During the Feast, as we picture the beauty and abundance of the Millennium when the saints serve the nations as kings and priests, we can remember that such splendor is only a foretaste of what the Sons of God may one day bring to the whole universe for eternity!

The Last Great Day

Finally, comes the Last Great Day. What might this day bring to mind concerning our eternity?

This day pictures the Second Resurrection, when God reaches through the gates of death—of which Jesus Christ has the keys (Revelation 1:18)—and brings forth all who have never had their opportunity to truly know Him, so that they may finally have their chance. It teaches us that God’s plan is for everyone, and that He longs to fellowship with all who will accept His invitation (cf. John 7:37–38).

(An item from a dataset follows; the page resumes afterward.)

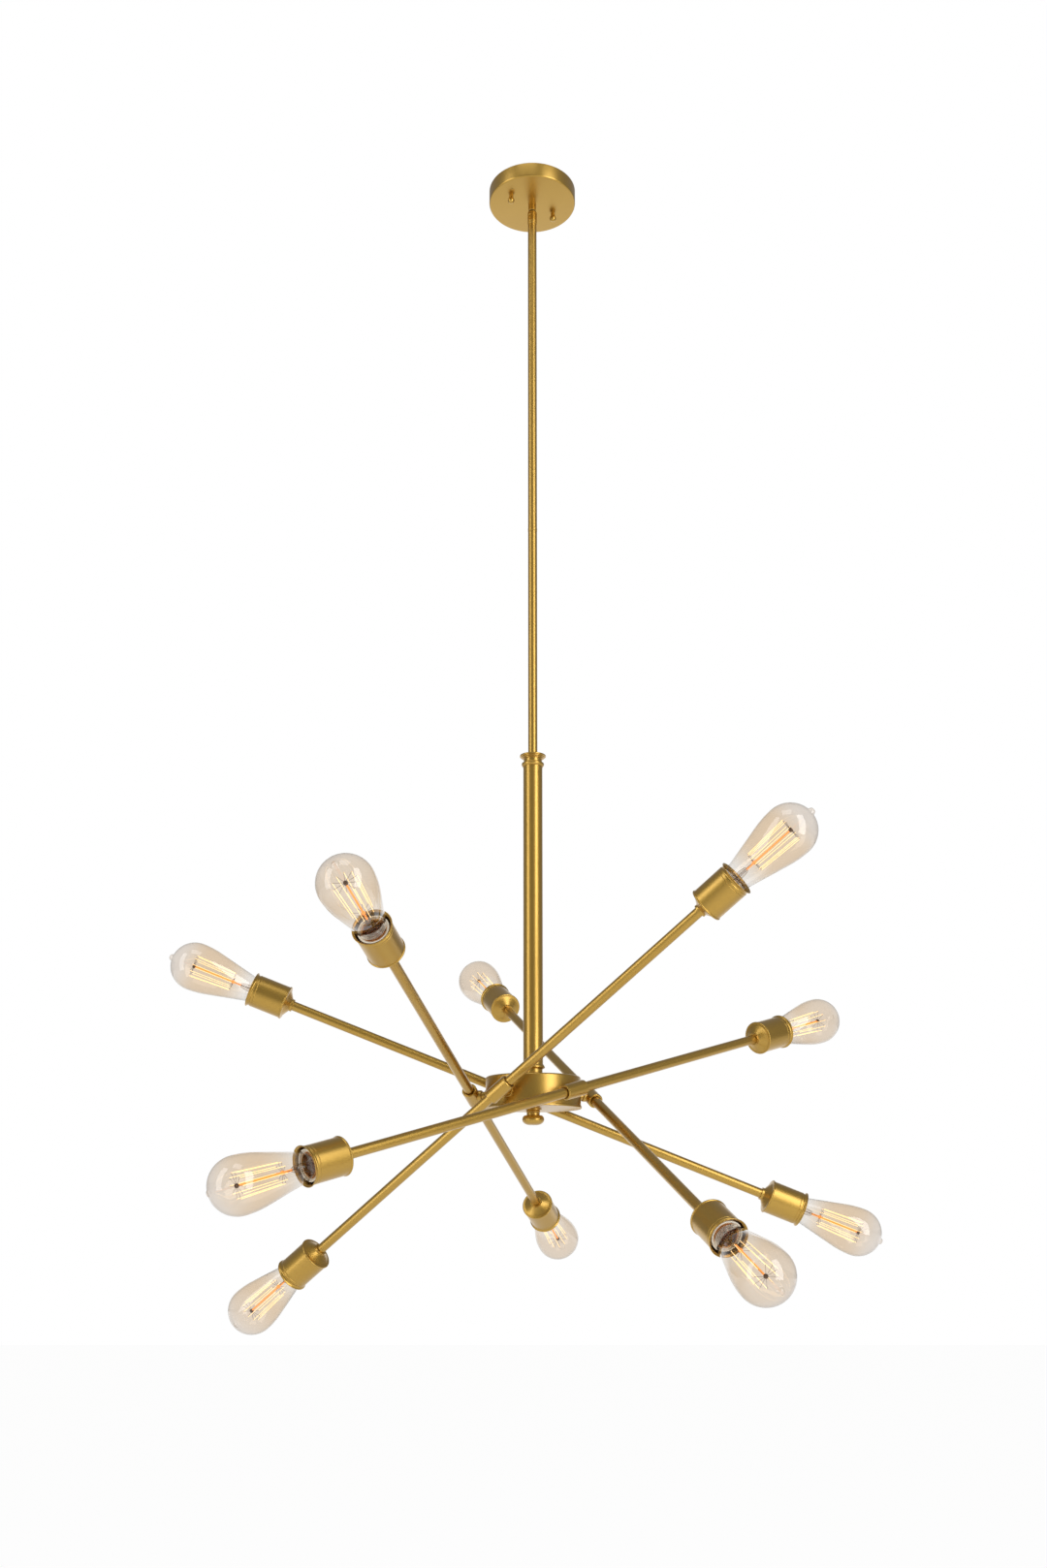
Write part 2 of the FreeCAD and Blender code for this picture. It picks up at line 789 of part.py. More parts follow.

So, too, can the day remind us of the more “personal” side of our eternity: That it will not be spent alone. And, perhaps, that will bring us the greatest joy. The reason there is a plan of salvation at all is because it brings God joy to share life in His eternal Family with others. Might the greatest joy of our eternity be the same for us—knowing that we will share it with those we love?

How much more will our eternity of creation, play and joy in our inheritance mean to us when we look around and see the faces of those we have loved and lost in this life enjoying that eternity with us?

The Last Great Day reminds us that God looks forward to seeing many fulfill their eternal destiny. And our endless future will be the richer for it.

God’s Festivals are designed by our loving Father in heaven to help us understand His plan of salvation—the means by which He is “bringing many sons to glory” (Hebrews 2:10). And, with a little thought, they can also offer us glimpses, however small, of the eternity that lies beyond—an eternity in which that plan has been completed, when it is finally true that God is “all in all” (1 Corinthians 15:28).

Let us rejoice that this eternity is sure, guaranteed by the One who says, “Behold, I make all things new” (Revelation 21:5).